Sentinel is responsible for monitoring the Redis servers in the cluster (master and slaves) and coordinating the automatic failover of the master to one of its available slaves, if a master failure occurs. When a master is no longer available, Sentinel chooses one of its available slaves and promotes it to master, so the cluster continues to run uninterrupted.
In this post we will see how to create a simple Redis HA architecture with 3 nodes, i.e. 2 nodes hosting the Redis engine and Sentinel, and one node running Sentinel only. The example schema is shown below.
Redis setup
I used CentOS 7 virtual machines, but few changes are required if you use other operating systems.

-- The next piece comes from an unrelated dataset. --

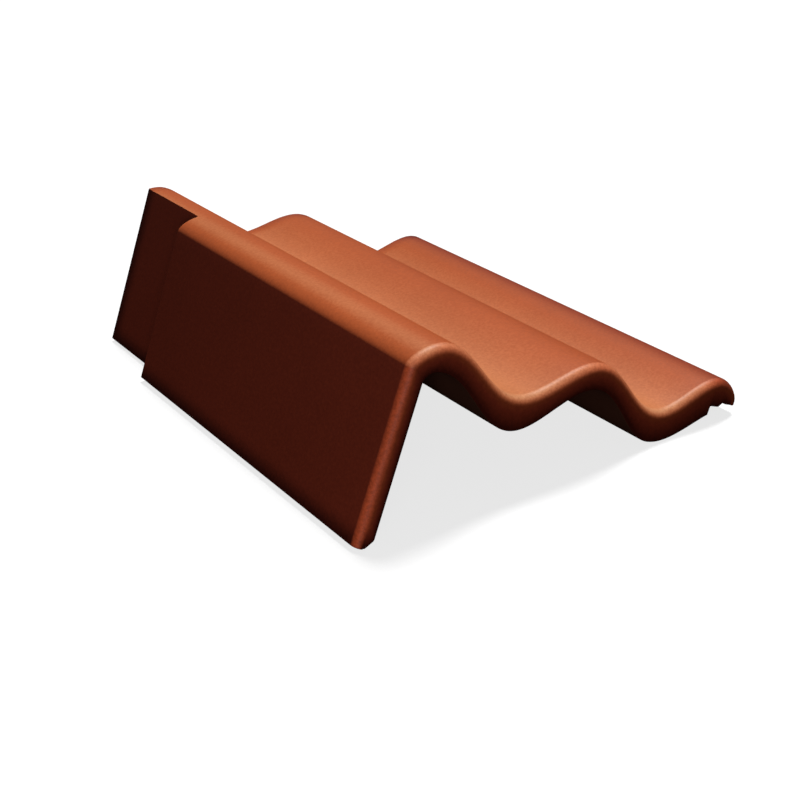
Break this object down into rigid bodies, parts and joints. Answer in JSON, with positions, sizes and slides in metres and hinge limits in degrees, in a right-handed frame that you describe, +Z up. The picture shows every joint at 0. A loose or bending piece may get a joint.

Since Redis is not available as rpm in the CentoOS repositories, we enable the Remi repository and proceed with the installation on all 3 nodes. Sentinel is installed as an additional tool for Redis, so let’s do the basic installation and then on one of the nodes we will start Sentinel only, while on the other two we will start both Sentinel and Redis.
yum install epel-release yum-utils
yum install http://rpms.remirepo.net/enterprise/remi-release-7.rpm
yum-config-manager --enable remi
yum install redis
Replica configuration
Proceed with the configuration of 2 Redis servers configured in replication, so we will have a master node and a slave in replica.
The configuration file to edit is /etc/redis/redis.conf.
In the master node (IP 172.31.6.218):
bind 127.0.0.1 172.31.6.218
protected-mode no
supervised systemd
masterauth P@ssw0rd
masteruser mymasteruser
user default off
user mymasteruser +@all on >P@ssw0rd
user superuser +@all ~* on >P@ssw0rd
user sentineluser on >P@ssw0rd allchannels +multi +slaveof +ping +exec +subscribe +config|rewrite +role +publish +info +client|setname +client|kill +script|kill
In the slave node (IP 172.31.94.134):
bind 127.0.0.1 172.31.94.134
protected-mode no
supervised systemd
replicaof 172.31.6.218 6379
masterauth P@ssw0rd
masteruser mymasteruser
user default off
user mymasteruser +@all on >P@ssw0rd
user superuser +@all ~* on >P@ssw0rd
user sentineluser on >P@ssw0rd allchannels +multi +slaveof +ping +exec +subscribe +config|rewrite +role +publish +info +client|setname +client|kill +script|kill
On the official documentation of redis you can find the detail of the configuration, and all the parameters are well described even within the configuration file itself. Here we briefly see the meaning of the parameters used.
- bind: is the address that redis listens on, you need to add the machine’s IP as well as localhost to allow slave nodes and sentinel nodes to connect.
- protected-mode: set to no to allow redis accept remote connections.
- supervised: how the application is managed; in our case systemd.
- replicaof: allows to tell the slave node which redis server to replicate from.
- masterauth: is the password of the masteruser used for replication operations.
- masteruser: is the username of the masteruser used for replication operations.
- user: allows to configure different users to perform different operations on redis, according to the ACL management logic; in my case I configured the mymasteruser user to manage the replica operations, the superuser user who can execute all the commands on the redis server, the sentineluser user to manage the operations necessary for Sentinel.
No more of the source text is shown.